Shy and introverted, romantics adore their object of affection from afar, authoring countless verses and lyrics praising the attributes of their beloved. Unable to reconcile their carnal desire with their pure and rational ideals of love, romantics resign themselves to the path of inaction, convinced that fate interceded against them. In most circumstances, the romantic’s beloved is someone beyond their social or economic grasp
such as a married person, a royal family member or another powerful and influential individual. Torn between the insatiable need to garner their love’s attention and the fear of rejection and ridicule, the romantic purges her emotions through writing, secretly hoping and at the same time dreading that her suppressed longings are discovered.

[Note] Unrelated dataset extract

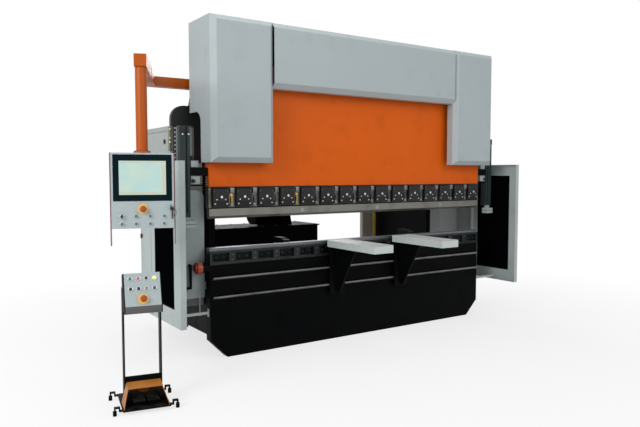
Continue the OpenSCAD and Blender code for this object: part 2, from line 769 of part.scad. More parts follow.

Lyrical poets and playwrights are best suited as romantics.

The Stoic

Consciously avoiding the pitfalls of emotion, stoics embrace a path of logic and discipline, viewing life through the eyes of an impassive bystander. Regardless of their condition, stoics accept the challenges fate bestows upon them. Even tempered in their demeanor, they claim to experience none of the creative ebbs and flows of their colleagues. Consistent with their general outlook, stoics approach their writing as a necessary task rather than a labor of love, endeavoring to educate rather than entertain their readership. Despite their insistent pleas, stoics never succeed in completely suppressing their emotions, a charge substantiated by their steadfast devotion to their philosophy. Barristers, cryptographers, scholars, scribes and warrior poets are best suited as stoics.

The Tortured Artist

Consumed by self doubt and loathing, the tortured artist both longs and dreads admiration by her peers. Although plagued by fits of debilitating melancholy and manic creativity, their demeanor remains constant and level. Quiet, contemplative and often timid, the tortured artist rarely initiates conversation, preferring listening over speaking. As a result of their bipolar personality, tortured artists produce voluminous quantities of work in compacted periods of time before again becoming dormant and depressed. Unfortunately, many of them acquiesce to the demands of an overly aggressive family member, friend or lover, eventually leading to their self-induced destruction. Lyrical poets, musical composers and playwrights are best suited as tortured artists.

The Zealot

Obstinate and headstrong, zealots proudly and openly display their passion, loudly extolling the righteousness of their cause. Whether motivated by national, political, racial or religious fervor, zealots write to espouse and advance the merits of their belief. Discarding the advantages of subtlety, zealots boldly proclaim their ideologies and goals regardless of the consequences. Zealots view martyrdom as the ultimate expression of their devotion. Despite their apparent convictions, zealots frequently contradict and pervert many of their belief’s tenets for their own purposes. Barristers, cryptographers, scholars and warrior poets are best suited as zealots.